The low thermal expansion coefficient of ceramics helps maintain dimensional stability in laser components, ensuring precision performance.
Ceramic materials can be engineered to have specific optical properties, making them suitable for use in laser optics and beam delivery systems.
Advanced ceramics can incorporate dopants that enhance their properties, enabling the creation of custom materials tailored for specific laser applications.
The lightweight nature of certain ceramic composites makes them ideal for reducing the overall weight of laser systems without sacrificing strength or durability.
Review Questions
How do the unique properties of ceramics contribute to their use in laser system integration?

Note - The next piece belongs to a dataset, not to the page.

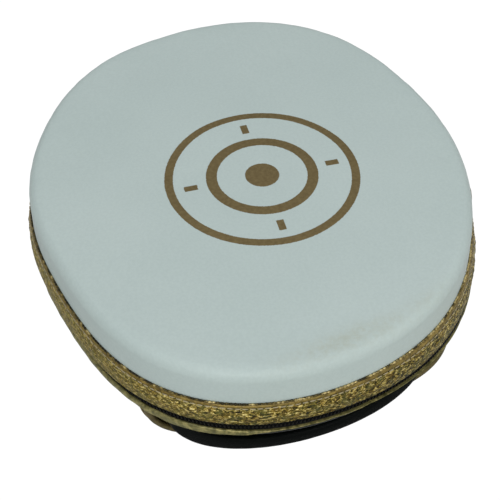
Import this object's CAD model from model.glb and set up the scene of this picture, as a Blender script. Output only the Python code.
import bpy, bmesh, math
import numpy as np
from mathutils import Vector, Matrix, noise


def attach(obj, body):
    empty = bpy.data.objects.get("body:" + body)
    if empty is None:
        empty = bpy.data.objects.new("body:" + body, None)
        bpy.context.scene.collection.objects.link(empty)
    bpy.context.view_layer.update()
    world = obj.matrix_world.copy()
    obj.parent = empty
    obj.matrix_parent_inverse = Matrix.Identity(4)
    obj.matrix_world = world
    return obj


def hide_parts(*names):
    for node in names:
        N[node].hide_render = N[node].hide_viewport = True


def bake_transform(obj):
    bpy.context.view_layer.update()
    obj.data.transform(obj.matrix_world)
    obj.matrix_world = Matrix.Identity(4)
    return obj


MM = 0.001
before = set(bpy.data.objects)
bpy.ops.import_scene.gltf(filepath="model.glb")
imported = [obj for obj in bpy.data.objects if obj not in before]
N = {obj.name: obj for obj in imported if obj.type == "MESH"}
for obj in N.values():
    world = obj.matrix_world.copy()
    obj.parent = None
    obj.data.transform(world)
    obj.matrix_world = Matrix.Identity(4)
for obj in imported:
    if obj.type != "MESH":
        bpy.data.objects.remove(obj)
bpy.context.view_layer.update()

# ------------------------------------------------------------------ design numbers (mm)
FACE_Z = 79.5
COS = [98.77, -0.82, 8.43, -0.59, -0.31, -0.03, -0.72, -0.06]
SIN = [0.0, -0.43, 1.46, -0.06, 1.26, -0.16, 0.07, 0.08]
EDGE = [(-4.95, 0.0), (-3.41, -0.30), (-2.06, -1.17), (-1.13, -2.35), (-0.62, -3.62),
        (-0.45, -5.0), (-0.38, -6.8), (-0.30, -8.8), (-0.20, -10.8), (-0.10, -12.9), (0.0, -15.0)]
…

The unique properties of ceramics, such as high thermal resistance, low electrical conductivity, and excellent wear resistance, make them ideal for laser system integration. Their ability to withstand high temperatures and thermal shocks ensures reliability in demanding environments. Additionally, the lightweight nature of certain ceramics helps reduce the overall weight of laser systems while maintaining structural integrity, enhancing portability and ease of use.
Discuss the role of sintering in the manufacturing process of ceramic components for laser systems.
Sintering plays a critical role in the manufacturing of ceramic components for laser systems by transforming powdered materials into a solid form. This process involves heating the ceramic material to a temperature below its melting point, allowing particles to bond and eliminate porosity. Proper sintering is essential to achieving desired mechanical properties and ensuring that the ceramic components can endure the operational stresses encountered in laser applications.
Evaluate how advancements in ceramic technology could shape future developments in laser engineering and applications.
Advancements in ceramic technology have the potential to significantly impact future developments in laser engineering by enabling the creation of new materials with tailored properties. Innovations such as enhanced optical ceramics could lead to improved efficiency and performance in laser systems. Additionally, the integration of nanotechnology into ceramic fabrication may allow for the development of lighter, stronger, and more thermally stable components, further pushing the boundaries of what is possible in laser applications and leading to breakthroughs across various industries.
Related terms
Sintering: A process that involves heating powdered materials to a temperature below their melting point to create a solid mass, commonly used in the production of ceramic components.
Alumina: A type of ceramic made from aluminum oxide, known for its high hardness and thermal stability, often used in laser applications.
Brittleness: A property of ceramics that makes them prone to fracture under stress rather than deforming, which is an important consideration in their use in laser systems.